(Brief): Repeat exactly, and only, the lines below starting at the line that contains "neck = seam_way(seam, own)" and ending at the line that contains "for node in", inclusive of both.

(Dataset records):
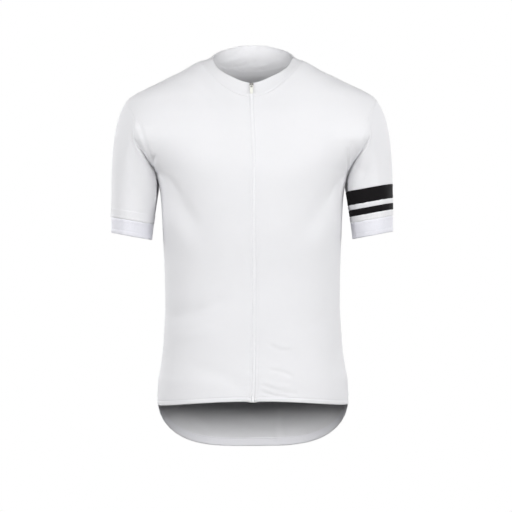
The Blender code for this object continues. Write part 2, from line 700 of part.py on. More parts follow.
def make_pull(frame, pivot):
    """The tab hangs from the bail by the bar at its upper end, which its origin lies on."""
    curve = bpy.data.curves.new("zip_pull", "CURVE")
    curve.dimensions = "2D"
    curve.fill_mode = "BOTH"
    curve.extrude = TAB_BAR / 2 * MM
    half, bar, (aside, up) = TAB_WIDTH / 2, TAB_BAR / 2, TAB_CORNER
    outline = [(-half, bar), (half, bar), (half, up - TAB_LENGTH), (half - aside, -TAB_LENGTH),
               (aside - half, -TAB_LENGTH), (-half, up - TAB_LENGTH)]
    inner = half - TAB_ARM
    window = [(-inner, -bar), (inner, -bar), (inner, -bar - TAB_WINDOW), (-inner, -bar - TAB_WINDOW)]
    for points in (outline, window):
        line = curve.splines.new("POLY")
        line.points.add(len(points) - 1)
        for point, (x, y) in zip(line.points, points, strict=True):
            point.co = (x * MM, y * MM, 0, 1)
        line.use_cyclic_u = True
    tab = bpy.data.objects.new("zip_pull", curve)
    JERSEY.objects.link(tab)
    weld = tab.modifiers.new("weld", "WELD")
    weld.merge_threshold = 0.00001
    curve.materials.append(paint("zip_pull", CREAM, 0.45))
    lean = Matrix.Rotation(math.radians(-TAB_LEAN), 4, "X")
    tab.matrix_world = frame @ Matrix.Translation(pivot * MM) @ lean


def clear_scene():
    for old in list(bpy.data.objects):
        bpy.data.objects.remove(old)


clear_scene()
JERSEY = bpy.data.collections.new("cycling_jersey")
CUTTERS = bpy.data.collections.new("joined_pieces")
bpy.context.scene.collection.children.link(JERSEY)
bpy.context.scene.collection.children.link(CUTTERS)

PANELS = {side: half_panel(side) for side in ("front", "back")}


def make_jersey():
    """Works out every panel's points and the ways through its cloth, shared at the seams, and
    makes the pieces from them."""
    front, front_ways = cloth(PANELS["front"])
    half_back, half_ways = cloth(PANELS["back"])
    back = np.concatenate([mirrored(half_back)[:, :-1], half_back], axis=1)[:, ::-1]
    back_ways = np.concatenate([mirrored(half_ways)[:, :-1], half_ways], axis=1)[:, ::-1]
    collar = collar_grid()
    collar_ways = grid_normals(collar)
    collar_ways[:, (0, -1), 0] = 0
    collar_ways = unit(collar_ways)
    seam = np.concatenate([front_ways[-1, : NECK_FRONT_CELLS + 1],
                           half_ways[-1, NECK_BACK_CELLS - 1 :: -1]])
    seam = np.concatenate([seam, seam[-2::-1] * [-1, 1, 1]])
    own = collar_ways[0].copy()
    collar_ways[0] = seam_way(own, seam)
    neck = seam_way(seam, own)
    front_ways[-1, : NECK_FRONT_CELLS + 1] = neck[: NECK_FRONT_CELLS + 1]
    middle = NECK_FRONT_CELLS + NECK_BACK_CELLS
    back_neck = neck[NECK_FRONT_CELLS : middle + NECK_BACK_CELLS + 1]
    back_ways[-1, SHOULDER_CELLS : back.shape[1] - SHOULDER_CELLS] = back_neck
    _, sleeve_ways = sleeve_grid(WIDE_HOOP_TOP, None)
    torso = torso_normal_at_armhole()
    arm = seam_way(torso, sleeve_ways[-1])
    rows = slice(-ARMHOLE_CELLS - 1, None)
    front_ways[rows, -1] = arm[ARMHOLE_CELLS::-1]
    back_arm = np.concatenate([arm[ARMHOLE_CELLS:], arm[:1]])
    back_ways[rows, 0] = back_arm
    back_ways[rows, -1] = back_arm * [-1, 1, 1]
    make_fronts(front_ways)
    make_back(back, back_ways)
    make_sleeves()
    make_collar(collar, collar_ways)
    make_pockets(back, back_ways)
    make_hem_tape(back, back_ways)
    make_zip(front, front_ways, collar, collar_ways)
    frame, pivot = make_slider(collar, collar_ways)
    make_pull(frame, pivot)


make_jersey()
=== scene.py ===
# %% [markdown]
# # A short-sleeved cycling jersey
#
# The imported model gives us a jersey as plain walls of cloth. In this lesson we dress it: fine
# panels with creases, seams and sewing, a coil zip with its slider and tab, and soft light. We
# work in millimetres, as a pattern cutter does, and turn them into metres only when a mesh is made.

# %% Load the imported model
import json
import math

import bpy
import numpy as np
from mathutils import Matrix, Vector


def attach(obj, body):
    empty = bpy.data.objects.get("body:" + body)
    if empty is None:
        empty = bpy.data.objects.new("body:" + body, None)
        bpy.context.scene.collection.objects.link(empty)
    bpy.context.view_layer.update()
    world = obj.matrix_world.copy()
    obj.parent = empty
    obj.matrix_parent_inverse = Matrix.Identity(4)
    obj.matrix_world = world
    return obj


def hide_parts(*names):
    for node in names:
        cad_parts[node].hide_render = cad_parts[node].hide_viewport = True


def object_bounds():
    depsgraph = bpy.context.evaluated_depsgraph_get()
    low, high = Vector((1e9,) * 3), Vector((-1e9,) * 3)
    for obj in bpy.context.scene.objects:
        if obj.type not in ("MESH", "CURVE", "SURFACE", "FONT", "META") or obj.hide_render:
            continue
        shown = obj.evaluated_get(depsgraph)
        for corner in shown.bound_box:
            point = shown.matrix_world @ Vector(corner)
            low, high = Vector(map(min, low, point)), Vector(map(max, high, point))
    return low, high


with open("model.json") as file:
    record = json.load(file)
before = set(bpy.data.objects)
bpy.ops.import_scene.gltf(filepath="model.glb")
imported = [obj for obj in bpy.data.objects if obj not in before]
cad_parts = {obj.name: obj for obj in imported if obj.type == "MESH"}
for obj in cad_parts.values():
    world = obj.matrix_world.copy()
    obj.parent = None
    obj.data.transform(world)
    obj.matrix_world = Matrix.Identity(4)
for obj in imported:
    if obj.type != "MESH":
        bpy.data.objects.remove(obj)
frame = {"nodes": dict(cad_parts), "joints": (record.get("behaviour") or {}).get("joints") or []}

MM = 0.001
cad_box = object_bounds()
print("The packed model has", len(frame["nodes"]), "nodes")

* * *

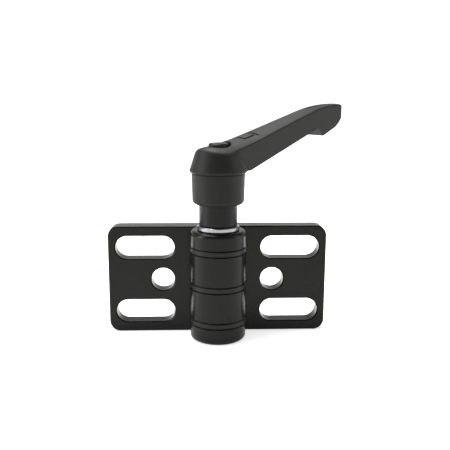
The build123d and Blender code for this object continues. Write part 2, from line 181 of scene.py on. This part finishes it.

(Task output):
    neck = seam_way(seam, own)
    front_ways[-1, : NECK_FRONT_CELLS + 1] = neck[: NECK_FRONT_CELLS + 1]
    middle = NECK_FRONT_CELLS + NECK_BACK_CELLS
    back_neck = neck[NECK_FRONT_CELLS : middle + NECK_BACK_CELLS + 1]
    back_ways[-1, SHOULDER_CELLS : back.shape[1] - SHOULDER_CELLS] = back_neck
    _, sleeve_ways = sleeve_grid(WIDE_HOOP_TOP, None)
    torso = torso_normal_at_armhole()
    arm = seam_way(torso, sleeve_ways[-1])
    rows = slice(-ARMHOLE_CELLS - 1, None)
    front_ways[rows, -1] = arm[ARMHOLE_CELLS::-1]
    back_arm = np.concatenate([arm[ARMHOLE_CELLS:], arm[:1]])
    back_ways[rows, 0] = back_arm
    back_ways[rows, -1] = back_arm * [-1, 1, 1]
    make_fronts(front_ways)
    make_back(back, back_ways)
    make_sleeves()
    make_collar(collar, collar_ways)
    make_pockets(back, back_ways)
    make_hem_tape(back, back_ways)
    make_zip(front, front_ways, collar, collar_ways)
    frame, pivot = make_slider(collar, collar_ways)
    make_pull(frame, pivot)


make_jersey()
=== scene.py ===
# %% [markdown]
# # A short-sleeved cycling jersey
#
# The imported model gives us a jersey as plain walls of cloth. In this lesson we dress it: fine
# panels with creases, seams and sewing, a coil zip with its slider and tab, and soft light. We
# work in millimetres, as a pattern cutter does, and turn them into metres only when a mesh is made.

# %% Load the imported model
import json
import math

import bpy
import numpy as np
from mathutils import Matrix, Vector


def attach(obj, body):
    empty = bpy.data.objects.get("body:" + body)
    if empty is None:
        empty = bpy.data.objects.new("body:" + body, None)
        bpy.context.scene.collection.objects.link(empty)
    bpy.context.view_layer.update()
    world = obj.matrix_world.copy()
    obj.parent = empty
    obj.matrix_parent_inverse = Matrix.Identity(4)
    obj.matrix_world = world
    return obj


def hide_parts(*names):
    for node in names:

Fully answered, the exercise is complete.